_Given exercise_
Determine how many lines contain the string "imported", then reply with that figure only.

_Collected material_

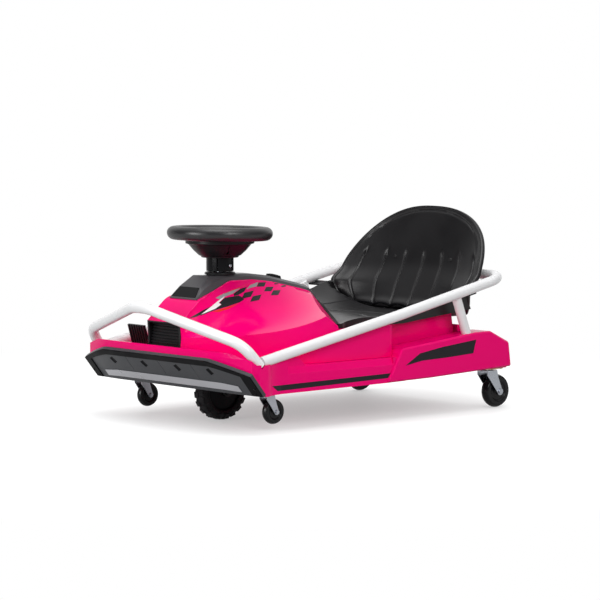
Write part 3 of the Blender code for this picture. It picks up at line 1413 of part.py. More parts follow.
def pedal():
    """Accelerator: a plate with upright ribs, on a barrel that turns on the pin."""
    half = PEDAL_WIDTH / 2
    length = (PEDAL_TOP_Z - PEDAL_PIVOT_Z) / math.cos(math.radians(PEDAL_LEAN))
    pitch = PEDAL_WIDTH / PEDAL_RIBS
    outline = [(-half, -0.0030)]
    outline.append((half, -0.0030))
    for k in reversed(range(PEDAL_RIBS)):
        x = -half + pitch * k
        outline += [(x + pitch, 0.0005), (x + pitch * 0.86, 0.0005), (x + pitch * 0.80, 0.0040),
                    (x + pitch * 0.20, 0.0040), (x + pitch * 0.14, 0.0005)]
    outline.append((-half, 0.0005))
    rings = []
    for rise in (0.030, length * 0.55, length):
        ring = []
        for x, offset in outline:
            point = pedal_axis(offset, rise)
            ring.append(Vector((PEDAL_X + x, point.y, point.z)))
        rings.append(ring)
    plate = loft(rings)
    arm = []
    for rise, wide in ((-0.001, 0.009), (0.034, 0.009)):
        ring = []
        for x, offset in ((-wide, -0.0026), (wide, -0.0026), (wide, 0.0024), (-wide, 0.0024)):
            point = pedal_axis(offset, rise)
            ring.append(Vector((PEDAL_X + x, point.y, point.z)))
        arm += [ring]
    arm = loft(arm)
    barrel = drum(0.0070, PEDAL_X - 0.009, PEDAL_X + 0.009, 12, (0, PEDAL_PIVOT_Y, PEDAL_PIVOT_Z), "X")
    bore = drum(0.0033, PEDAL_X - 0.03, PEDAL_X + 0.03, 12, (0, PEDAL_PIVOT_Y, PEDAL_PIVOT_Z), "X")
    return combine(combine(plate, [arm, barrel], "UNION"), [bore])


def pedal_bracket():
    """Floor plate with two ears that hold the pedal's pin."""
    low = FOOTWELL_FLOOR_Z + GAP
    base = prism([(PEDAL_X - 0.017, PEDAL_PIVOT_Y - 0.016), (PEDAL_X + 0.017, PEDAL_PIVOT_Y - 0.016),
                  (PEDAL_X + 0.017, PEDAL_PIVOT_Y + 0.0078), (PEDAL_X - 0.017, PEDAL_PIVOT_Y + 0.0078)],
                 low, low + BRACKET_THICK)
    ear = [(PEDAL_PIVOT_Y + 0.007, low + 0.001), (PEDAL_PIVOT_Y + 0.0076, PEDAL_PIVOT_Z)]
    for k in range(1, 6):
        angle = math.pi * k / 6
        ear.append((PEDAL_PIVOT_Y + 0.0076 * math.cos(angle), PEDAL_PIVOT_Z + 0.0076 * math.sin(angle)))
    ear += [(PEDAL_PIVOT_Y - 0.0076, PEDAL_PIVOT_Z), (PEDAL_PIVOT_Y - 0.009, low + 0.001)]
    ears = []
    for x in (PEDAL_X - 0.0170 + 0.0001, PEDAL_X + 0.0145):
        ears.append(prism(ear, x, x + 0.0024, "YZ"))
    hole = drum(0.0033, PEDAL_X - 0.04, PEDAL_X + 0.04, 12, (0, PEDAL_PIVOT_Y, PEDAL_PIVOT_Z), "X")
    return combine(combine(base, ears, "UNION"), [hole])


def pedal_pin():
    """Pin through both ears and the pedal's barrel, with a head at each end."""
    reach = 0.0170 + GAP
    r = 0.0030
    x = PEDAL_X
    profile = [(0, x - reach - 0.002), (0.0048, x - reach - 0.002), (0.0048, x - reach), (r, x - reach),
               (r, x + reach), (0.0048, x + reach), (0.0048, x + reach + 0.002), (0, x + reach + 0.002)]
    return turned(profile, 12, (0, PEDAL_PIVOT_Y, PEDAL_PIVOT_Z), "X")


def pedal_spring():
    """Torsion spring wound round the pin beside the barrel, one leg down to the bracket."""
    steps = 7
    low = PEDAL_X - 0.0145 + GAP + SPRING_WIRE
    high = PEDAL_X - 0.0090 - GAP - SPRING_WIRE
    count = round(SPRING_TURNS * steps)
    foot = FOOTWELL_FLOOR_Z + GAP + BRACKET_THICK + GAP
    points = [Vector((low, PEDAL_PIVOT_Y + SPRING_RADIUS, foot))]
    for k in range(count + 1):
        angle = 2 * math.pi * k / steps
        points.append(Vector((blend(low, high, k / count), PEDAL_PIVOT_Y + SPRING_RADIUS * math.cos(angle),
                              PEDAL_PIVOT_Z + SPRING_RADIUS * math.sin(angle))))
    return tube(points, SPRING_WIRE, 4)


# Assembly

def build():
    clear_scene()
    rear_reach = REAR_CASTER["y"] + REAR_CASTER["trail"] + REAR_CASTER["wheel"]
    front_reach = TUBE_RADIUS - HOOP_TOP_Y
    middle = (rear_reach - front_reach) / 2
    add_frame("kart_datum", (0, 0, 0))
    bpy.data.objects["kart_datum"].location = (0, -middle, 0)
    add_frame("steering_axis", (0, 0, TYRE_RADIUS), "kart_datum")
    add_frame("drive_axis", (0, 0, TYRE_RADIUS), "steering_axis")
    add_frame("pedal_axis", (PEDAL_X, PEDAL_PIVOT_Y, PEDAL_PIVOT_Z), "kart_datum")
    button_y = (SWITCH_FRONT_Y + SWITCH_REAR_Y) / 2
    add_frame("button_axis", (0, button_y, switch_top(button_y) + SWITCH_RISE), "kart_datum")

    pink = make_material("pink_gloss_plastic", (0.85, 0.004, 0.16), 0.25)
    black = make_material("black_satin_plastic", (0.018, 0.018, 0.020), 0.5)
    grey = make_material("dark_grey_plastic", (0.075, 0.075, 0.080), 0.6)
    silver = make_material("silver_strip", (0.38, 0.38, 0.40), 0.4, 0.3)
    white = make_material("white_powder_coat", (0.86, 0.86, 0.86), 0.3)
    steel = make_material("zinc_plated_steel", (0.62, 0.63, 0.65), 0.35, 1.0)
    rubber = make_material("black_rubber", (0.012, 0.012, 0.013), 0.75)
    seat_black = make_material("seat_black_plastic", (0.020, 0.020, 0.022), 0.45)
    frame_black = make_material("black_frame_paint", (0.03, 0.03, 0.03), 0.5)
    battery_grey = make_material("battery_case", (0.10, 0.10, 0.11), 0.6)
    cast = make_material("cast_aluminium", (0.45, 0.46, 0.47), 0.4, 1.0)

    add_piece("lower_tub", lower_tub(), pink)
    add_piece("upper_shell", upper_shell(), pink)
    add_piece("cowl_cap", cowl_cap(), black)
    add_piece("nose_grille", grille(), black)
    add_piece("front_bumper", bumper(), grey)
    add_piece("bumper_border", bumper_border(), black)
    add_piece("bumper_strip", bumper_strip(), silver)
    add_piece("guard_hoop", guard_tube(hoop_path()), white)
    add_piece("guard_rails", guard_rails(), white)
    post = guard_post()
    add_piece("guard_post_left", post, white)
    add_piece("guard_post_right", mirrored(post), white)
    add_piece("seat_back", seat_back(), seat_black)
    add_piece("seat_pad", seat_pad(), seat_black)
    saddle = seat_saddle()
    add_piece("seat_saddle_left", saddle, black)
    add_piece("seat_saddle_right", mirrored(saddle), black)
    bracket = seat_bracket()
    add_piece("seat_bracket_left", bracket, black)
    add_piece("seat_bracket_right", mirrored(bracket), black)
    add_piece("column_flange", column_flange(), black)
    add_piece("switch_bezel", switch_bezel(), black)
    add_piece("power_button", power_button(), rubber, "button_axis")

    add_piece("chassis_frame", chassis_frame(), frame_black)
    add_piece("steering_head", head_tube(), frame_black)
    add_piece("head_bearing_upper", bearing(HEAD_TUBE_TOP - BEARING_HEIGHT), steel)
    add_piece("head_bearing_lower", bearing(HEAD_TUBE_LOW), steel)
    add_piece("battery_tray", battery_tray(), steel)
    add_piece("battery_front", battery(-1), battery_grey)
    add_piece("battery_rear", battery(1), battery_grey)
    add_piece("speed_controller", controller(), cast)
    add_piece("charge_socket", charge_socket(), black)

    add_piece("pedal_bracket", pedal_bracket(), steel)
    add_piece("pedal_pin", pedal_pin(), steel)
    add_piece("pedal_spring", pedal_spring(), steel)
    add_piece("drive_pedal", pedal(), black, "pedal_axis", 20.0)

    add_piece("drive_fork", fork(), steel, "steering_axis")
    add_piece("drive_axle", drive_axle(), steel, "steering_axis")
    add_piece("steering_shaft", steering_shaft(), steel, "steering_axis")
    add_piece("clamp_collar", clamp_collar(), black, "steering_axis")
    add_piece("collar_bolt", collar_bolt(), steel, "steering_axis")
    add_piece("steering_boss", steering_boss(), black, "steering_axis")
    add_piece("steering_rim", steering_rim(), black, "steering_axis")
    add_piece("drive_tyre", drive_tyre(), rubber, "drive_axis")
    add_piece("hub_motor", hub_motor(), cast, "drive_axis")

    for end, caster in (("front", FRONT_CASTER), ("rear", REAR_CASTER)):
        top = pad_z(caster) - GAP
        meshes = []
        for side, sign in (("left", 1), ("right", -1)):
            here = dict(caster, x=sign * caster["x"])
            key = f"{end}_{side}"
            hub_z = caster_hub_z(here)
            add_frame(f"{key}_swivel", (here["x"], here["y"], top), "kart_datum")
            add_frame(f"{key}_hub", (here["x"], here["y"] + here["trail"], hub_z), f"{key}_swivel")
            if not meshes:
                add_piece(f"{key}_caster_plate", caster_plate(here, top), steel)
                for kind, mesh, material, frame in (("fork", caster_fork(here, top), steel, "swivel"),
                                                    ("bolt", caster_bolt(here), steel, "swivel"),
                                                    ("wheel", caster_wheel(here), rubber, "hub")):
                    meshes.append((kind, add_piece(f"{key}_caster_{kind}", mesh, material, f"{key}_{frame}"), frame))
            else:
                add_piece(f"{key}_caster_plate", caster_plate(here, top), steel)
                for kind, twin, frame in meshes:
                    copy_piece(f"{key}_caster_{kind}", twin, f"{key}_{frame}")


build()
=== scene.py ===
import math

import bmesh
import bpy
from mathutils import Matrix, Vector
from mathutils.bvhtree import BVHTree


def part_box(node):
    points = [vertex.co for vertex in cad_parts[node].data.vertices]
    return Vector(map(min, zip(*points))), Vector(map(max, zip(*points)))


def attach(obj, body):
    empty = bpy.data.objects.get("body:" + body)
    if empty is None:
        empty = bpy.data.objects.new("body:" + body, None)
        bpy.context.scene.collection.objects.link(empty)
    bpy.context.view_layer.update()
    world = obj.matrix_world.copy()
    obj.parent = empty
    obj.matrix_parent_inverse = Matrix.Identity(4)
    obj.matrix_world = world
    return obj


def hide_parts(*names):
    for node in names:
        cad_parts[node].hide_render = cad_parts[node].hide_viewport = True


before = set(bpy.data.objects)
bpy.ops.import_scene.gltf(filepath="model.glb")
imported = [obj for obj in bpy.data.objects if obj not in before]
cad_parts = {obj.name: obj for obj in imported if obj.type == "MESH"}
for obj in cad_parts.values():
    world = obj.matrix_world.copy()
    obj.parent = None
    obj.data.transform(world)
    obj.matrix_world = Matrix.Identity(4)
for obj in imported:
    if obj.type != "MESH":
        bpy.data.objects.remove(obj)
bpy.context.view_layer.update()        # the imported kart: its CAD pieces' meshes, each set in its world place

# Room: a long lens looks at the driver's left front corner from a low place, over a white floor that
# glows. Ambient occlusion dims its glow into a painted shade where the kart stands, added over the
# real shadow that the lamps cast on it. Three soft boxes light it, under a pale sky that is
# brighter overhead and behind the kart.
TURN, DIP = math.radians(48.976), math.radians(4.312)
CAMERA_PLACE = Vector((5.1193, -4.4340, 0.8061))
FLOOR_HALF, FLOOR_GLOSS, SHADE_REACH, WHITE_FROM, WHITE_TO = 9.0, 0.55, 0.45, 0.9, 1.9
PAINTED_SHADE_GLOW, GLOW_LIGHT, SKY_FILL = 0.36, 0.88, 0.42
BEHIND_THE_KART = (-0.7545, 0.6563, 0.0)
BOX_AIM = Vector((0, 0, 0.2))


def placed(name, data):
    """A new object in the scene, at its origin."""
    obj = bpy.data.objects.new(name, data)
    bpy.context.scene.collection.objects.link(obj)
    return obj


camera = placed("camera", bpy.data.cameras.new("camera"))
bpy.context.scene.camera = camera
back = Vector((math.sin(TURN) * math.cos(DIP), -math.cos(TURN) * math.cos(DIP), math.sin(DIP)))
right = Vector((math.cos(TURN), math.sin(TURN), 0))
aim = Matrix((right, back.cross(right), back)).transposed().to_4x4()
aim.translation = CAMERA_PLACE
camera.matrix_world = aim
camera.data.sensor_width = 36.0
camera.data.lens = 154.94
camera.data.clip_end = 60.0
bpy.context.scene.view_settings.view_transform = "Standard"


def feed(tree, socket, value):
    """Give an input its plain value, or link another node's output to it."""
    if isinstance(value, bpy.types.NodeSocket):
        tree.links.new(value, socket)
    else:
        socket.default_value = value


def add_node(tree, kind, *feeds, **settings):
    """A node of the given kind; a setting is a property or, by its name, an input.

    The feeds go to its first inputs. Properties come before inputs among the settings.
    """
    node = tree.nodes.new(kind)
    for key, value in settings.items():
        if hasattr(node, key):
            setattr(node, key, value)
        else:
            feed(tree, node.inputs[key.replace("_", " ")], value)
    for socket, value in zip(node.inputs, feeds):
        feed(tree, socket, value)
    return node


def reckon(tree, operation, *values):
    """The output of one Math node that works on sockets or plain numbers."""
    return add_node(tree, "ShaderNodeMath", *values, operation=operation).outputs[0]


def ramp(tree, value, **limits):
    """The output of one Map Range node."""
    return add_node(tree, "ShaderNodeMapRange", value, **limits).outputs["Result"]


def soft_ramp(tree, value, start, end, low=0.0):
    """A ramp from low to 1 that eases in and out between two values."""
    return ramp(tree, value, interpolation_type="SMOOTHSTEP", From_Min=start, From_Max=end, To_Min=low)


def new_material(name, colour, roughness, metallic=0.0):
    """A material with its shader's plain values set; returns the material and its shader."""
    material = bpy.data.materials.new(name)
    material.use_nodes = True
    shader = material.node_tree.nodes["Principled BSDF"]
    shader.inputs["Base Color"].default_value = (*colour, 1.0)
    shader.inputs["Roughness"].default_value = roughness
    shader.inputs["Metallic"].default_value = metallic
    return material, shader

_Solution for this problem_
4